3D code data
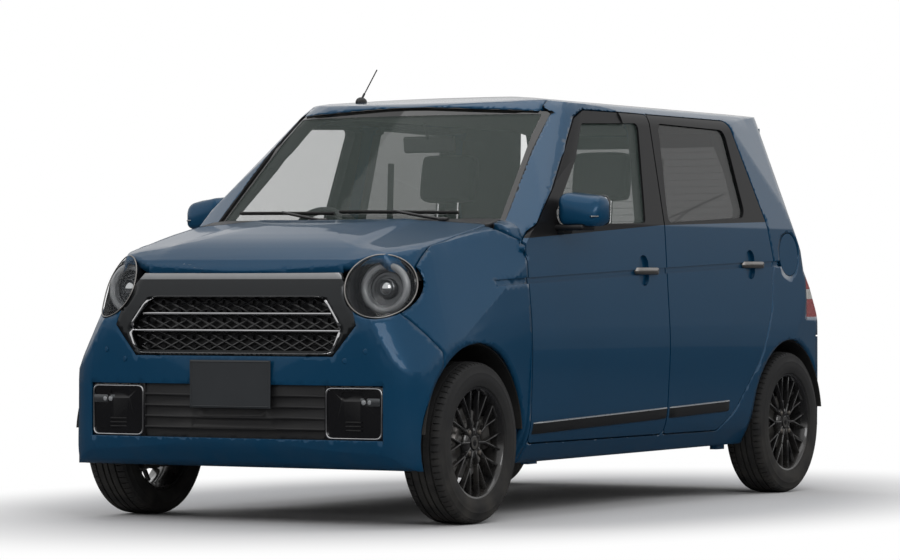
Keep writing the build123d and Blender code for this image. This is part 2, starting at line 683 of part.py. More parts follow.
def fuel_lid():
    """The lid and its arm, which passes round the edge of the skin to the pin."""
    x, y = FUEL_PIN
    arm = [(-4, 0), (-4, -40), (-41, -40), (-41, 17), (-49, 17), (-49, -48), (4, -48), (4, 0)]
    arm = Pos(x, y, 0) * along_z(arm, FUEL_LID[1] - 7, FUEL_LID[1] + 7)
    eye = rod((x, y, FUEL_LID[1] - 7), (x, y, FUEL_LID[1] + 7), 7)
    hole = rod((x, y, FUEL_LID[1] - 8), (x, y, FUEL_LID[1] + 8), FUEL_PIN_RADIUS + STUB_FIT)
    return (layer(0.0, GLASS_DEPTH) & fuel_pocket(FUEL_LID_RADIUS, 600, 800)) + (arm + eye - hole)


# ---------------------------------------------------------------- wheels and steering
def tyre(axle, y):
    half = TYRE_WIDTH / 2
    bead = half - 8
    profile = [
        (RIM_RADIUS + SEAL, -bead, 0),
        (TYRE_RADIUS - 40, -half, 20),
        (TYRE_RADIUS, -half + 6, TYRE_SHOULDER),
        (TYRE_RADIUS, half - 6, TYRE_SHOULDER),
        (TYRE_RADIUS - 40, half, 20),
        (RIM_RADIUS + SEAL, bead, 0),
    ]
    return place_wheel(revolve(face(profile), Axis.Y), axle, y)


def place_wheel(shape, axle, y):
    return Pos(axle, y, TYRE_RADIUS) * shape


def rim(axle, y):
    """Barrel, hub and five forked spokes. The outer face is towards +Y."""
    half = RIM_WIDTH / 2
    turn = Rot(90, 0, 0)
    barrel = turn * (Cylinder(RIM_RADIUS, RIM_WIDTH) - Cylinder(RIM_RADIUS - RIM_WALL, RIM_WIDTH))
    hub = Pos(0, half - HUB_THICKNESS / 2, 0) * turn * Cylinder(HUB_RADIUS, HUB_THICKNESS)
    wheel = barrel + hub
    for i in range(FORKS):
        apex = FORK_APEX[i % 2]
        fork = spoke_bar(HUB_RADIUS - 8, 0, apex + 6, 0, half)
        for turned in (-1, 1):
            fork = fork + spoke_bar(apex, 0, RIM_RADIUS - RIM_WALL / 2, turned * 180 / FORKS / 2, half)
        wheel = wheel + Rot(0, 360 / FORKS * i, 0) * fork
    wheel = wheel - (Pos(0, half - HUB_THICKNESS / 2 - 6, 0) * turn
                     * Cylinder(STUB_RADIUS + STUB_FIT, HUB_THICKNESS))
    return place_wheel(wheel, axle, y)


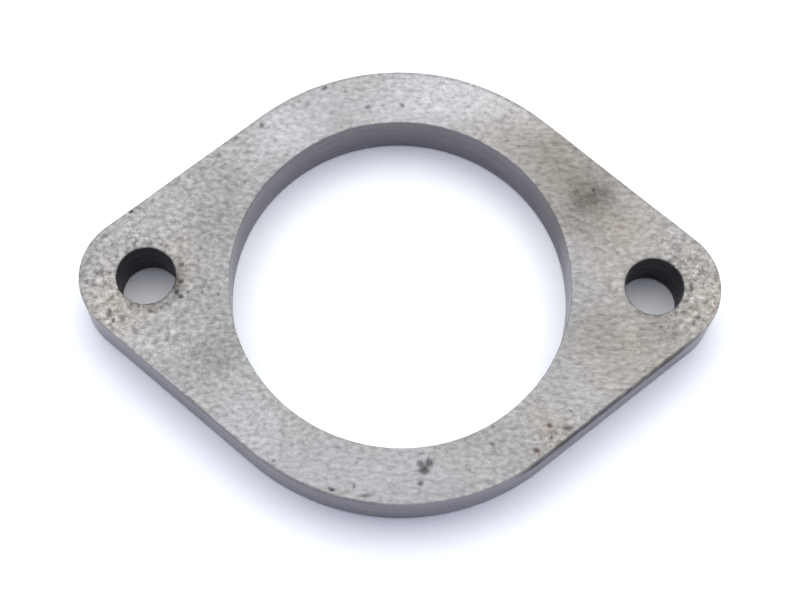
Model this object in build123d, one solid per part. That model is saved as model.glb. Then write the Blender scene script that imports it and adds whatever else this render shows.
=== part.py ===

## DIRECTIVE
Return every entry exactly as given.

## RESPONSE TO THE TASK
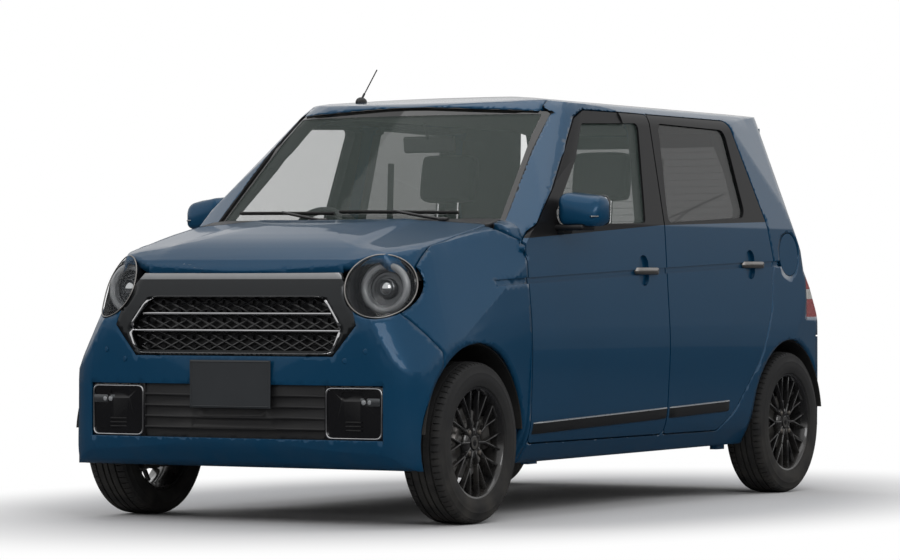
Keep writing the build123d and Blender code for this image. This is part 2, starting at line 683 of part.py. More parts follow.
def fuel_lid():
    """The lid and its arm, which passes round the edge of the skin to the pin."""
    x, y = FUEL_PIN
    arm = [(-4, 0), (-4, -40), (-41, -40), (-41, 17), (-49, 17), (-49, -48), (4, -48), (4, 0)]
    arm = Pos(x, y, 0) * along_z(arm, FUEL_LID[1] - 7, FUEL_LID[1] + 7)
    eye = rod((x, y, FUEL_LID[1] - 7), (x, y, FUEL_LID[1] + 7), 7)
    hole = rod((x, y, FUEL_LID[1] - 8), (x, y, FUEL_LID[1] + 8), FUEL_PIN_RADIUS + STUB_FIT)
    return (layer(0.0, GLASS_DEPTH) & fuel_pocket(FUEL_LID_RADIUS, 600, 800)) + (arm + eye - hole)


# ---------------------------------------------------------------- wheels and steering
def tyre(axle, y):
    half = TYRE_WIDTH / 2
    bead = half - 8
    profile = [
        (RIM_RADIUS + SEAL, -bead, 0),
        (TYRE_RADIUS - 40, -half, 20),
        (TYRE_RADIUS, -half + 6, TYRE_SHOULDER),
        (TYRE_RADIUS, half - 6, TYRE_SHOULDER),
        (TYRE_RADIUS - 40, half, 20),
        (RIM_RADIUS + SEAL, bead, 0),
    ]
    return place_wheel(revolve(face(profile), Axis.Y), axle, y)


def place_wheel(shape, axle, y):
    return Pos(axle, y, TYRE_RADIUS) * shape


def rim(axle, y):
    """Barrel, hub and five forked spokes. The outer face is towards +Y."""
    half = RIM_WIDTH / 2
    turn = Rot(90, 0, 0)
    barrel = turn * (Cylinder(RIM_RADIUS, RIM_WIDTH) - Cylinder(RIM_RADIUS - RIM_WALL, RIM_WIDTH))
    hub = Pos(0, half - HUB_THICKNESS / 2, 0) * turn * Cylinder(HUB_RADIUS, HUB_THICKNESS)
    wheel = barrel + hub
    for i in range(FORKS):
        apex = FORK_APEX[i % 2]
        fork = spoke_bar(HUB_RADIUS - 8, 0, apex + 6, 0, half)
        for turned in (-1, 1):
            fork = fork + spoke_bar(apex, 0, RIM_RADIUS - RIM_WALL / 2, turned * 180 / FORKS / 2, half)
        wheel = wheel + Rot(0, 360 / FORKS * i, 0) * fork
    wheel = wheel - (Pos(0, half - HUB_THICKNESS / 2 - 6, 0) * turn
                     * Cylinder(STUB_RADIUS + STUB_FIT, HUB_THICKNESS))
    return place_wheel(wheel, axle, y)


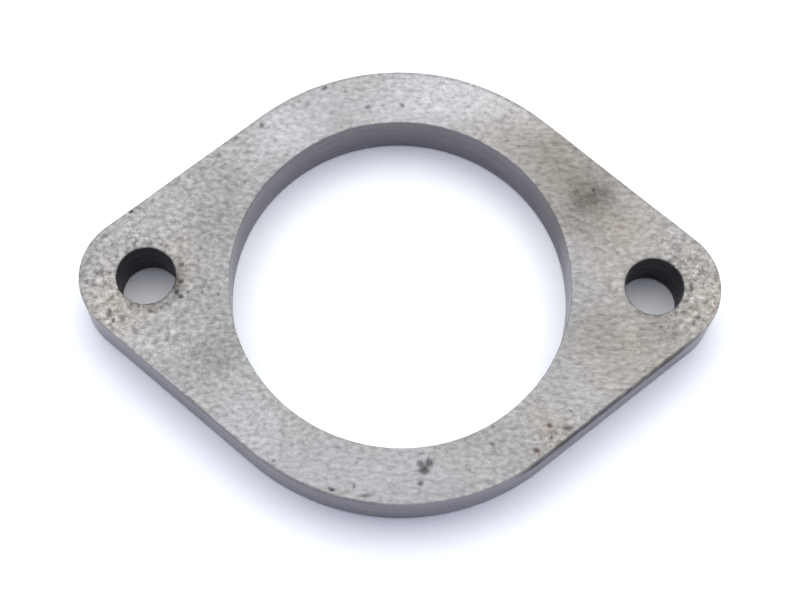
Model this object in build123d, one solid per part. That model is saved as model.glb. Then write the Blender scene script that imports it and adds whatever else this render shows.
=== part.py ===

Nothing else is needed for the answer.